Researchers at the University of Sheffield and Boston's Children Hospital, Harvard Medical School have created a robot that can be implanted into the body to aid the treatment of oesophageal atresia, a rare birth defect that affects a baby's oesophagus.
Dr Dana Damian from the Department of Automatic Control and Systems Engineering at the University of Sheffield and her team from Boston Children's Hospital have created the revolutionary prototype robotic implant which encourages tissue growth in babies.
The robot is a small device which is attached to the oesophagus by two rings. An incorporated motor then stimulates the cells by gently pulling the tissue. Using two types of sensors - one to measure the tension in the tissue and another to measure tissue displacement - the robot monitors and applies tissue traction depending on the tissue properties.
The robot's function is inspired by the Foker technique of correcting the oesophageal atresia which involves manually pulling the tissue slowly using sutures over a period of time.
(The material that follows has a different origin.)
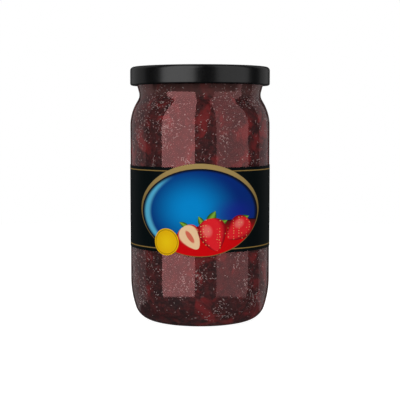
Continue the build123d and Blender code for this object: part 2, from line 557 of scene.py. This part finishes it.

Dr Dana Damian says, "Doctors have been performing the Foker procedure as they realised that tissue lengthening can be achieved by pulling on the tissue. However, it is unknown how much force should be applied to produce tissue lengthening. Although the technique is one of the best standards, sometimes the sutures surgeons attach to the oesophagus can tear which can result in repetitive surgeries or scar tissue can form that can cause problems for the patient in the future.
"The robot we developed addresses this issue because it measures the force being applied and can be adapted at anytime throughout the treatment. With it being implanted in the patient, it means they have, in effect, a doctor by their side all the time, monitoring them and changing their treatment when needed."
Oesophageal atresia is a rare genetic disease which affects about one in 4,000 babies born in the US and Europe. It occurs when the upper and lower parts of the oesophagus don't connect, which means food can't reach the stomach. Some of these cases are characterised by a gap between three and 10cm between the oesophageal stubs, called long gap oesophageal atresia.
The treatment of these cases using Foker technique can start as early as three months old and can take months. Usually, the patient is sedated during the treatment to ensure the sutures in place do not tear.
The study suggests that with this robot, babies would be free to move around and be allowed to interact with their parents while undergoing treatment, taking away some of the stress from both parties.
The implant is powered by a control unit, which remains outside of the body, attached to a vest. This means that doctors can monitor the patient without impacting on the baby's routine.
Dr Damian says, "The biggest challenge we faced was to design a robot that works in a technology-hostile environment, and to develop a robust physiologically-relevant interaction with the tissue that promotes its growth when there are so many unknowns about the underlying mechanisms. The robot we designed had to be soft and durable, air and water impermeable, abrasion resistant, non-corrosive and be able to be implanted for long term treatment.
"This is the first step in adaptive regenerative-based treatments of tissues. We have made a device that can provide long-term control of the tissue growth using on-board medical expertise. We further want to look at other tubular tissues, such as the intestine and the vascular system, to see if this sort of technology can be used to help with other conditions, such as Short Bowel Syndrome."
Tissue growth has been an issue in the bioengineering field for many years, however this research is a stepping stone to understanding how mechanical stimulation at the tissue level helps the cells multiply and how doctors can stimulate cells to grow using intuitive tools.
The research has shown cells will multiply in response to being pulled rather than stretching out of shape or scarring. Using the robot's monitoring and control abilities, the treatment can be changed to suit the patient and to optimise the cells' growth.
Professor Sheila MacNeil, Professor of Tissue Engineering in the Department of Materials Science and Engineering at the University of Sheffield, says "Increasing knowledge of how tissues respond to mechanical strain with the production of new tissue has been needed for a long while.
Doctors and researchers understand that tissues will normally grow in response to traction forces, for example this occurs naturally during pregnancy as the growing baby increases the pressure inside the mother, the abdominal wall and skin increase in area to relieve the tension generated from stretching these tissues.
Plastic-surgeons have copied this trick by placing an inflatable balloon under the skin and inflating it over a period of weeks to expand skin and they then use this "extra skin" for reconstructive surgery for the patient.
"The development of this robotic implant is a breakthrough in applying the knowledge that tissues respond to strain with the production of new tissue in a practical and clinically useful manner."